> [WHAT IS ASKED]: Check each line of the material below for "scene", then copy the ones that contain it.

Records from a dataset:
____________

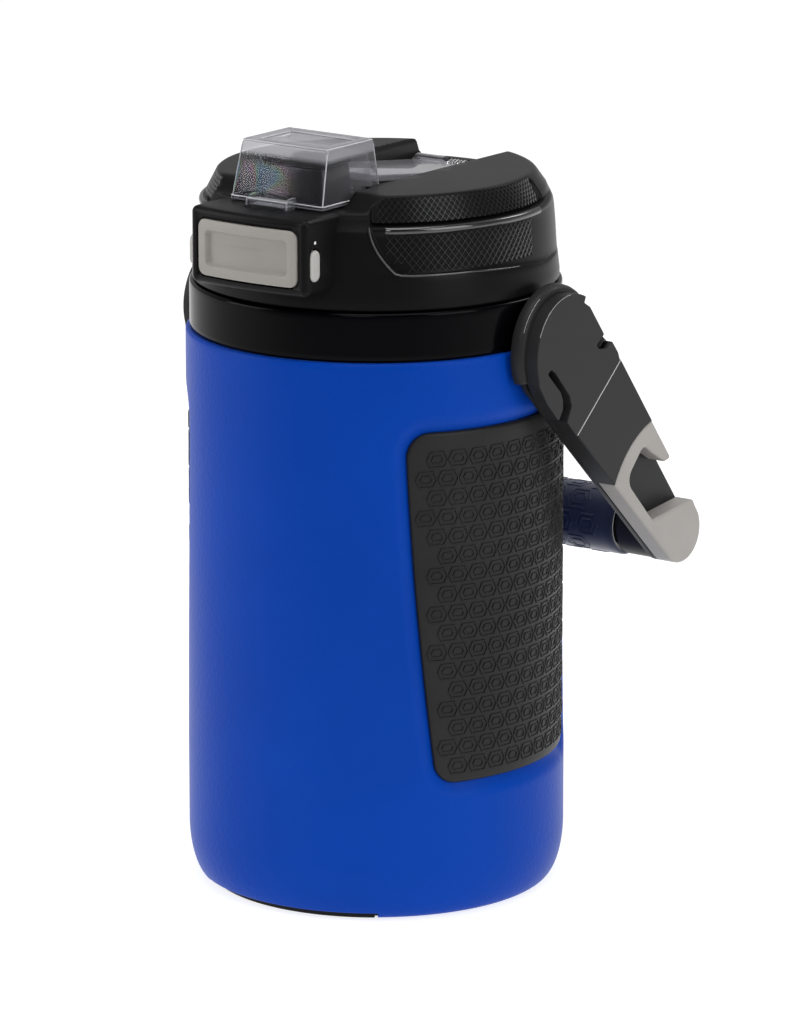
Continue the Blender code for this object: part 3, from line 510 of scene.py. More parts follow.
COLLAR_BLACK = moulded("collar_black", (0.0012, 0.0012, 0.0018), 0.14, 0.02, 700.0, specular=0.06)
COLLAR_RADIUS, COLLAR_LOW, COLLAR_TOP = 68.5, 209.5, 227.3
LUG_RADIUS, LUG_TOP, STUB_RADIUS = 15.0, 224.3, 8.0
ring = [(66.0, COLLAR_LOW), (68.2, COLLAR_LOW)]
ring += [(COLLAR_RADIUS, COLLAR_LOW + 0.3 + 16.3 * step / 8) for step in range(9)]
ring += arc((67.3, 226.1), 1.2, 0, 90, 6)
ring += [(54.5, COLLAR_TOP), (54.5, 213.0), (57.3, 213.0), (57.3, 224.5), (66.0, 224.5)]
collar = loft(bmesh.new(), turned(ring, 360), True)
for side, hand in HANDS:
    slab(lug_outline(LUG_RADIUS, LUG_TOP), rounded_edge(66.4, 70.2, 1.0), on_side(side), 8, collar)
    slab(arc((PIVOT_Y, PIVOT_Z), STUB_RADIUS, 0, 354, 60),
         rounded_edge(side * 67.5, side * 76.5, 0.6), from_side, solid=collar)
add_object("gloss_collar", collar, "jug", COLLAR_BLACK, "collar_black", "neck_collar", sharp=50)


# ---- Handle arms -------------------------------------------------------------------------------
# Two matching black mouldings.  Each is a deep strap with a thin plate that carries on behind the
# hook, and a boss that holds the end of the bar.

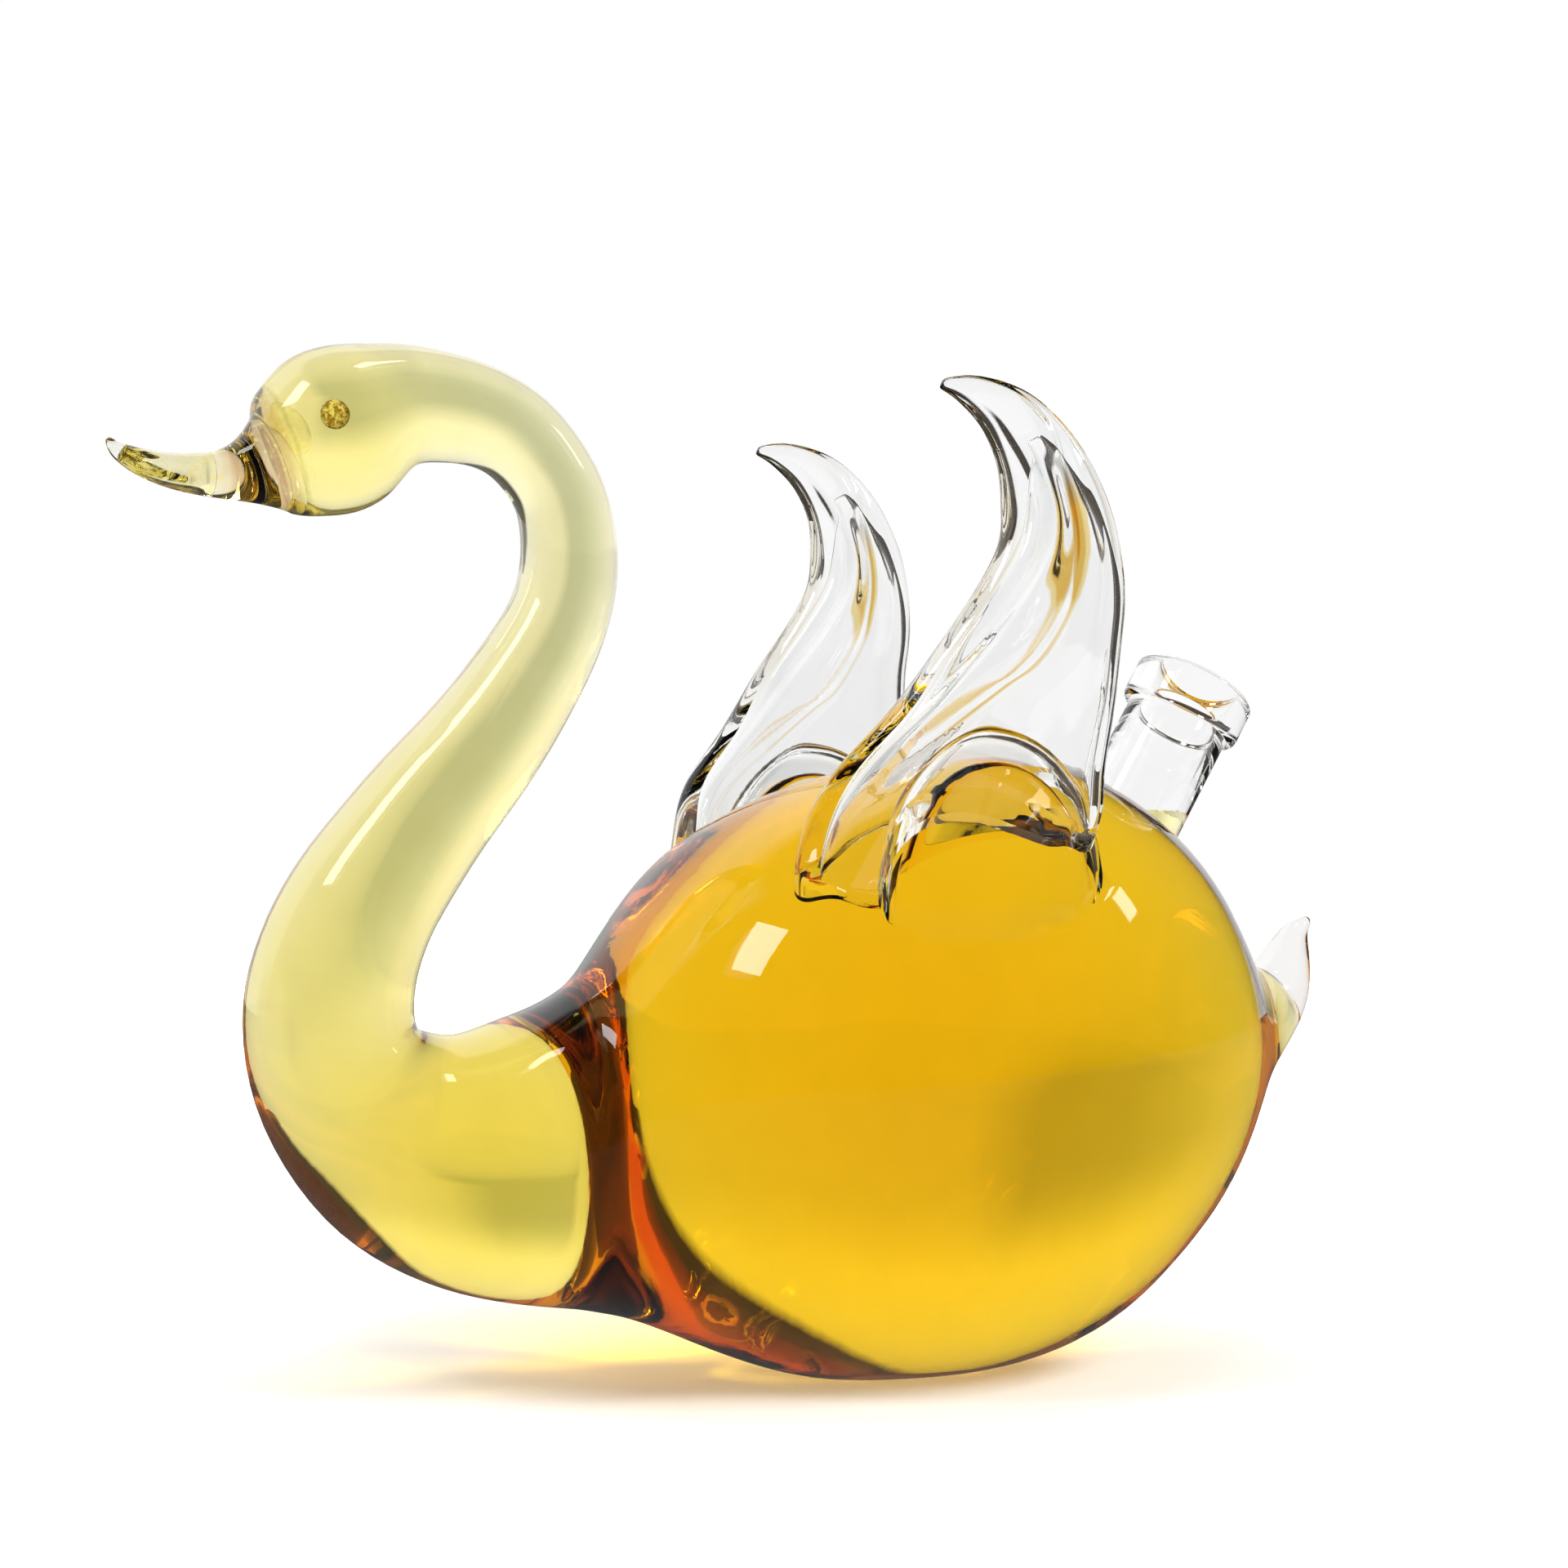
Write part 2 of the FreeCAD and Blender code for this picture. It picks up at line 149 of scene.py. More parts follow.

____________

> [RESPONSE TO THIS TASK]:
Continue the Blender code for this object: part 3, from line 510 of scene.py. More parts follow.
Write part 2 of the FreeCAD and Blender code for this picture. It picks up at line 149 of scene.py. More parts follow.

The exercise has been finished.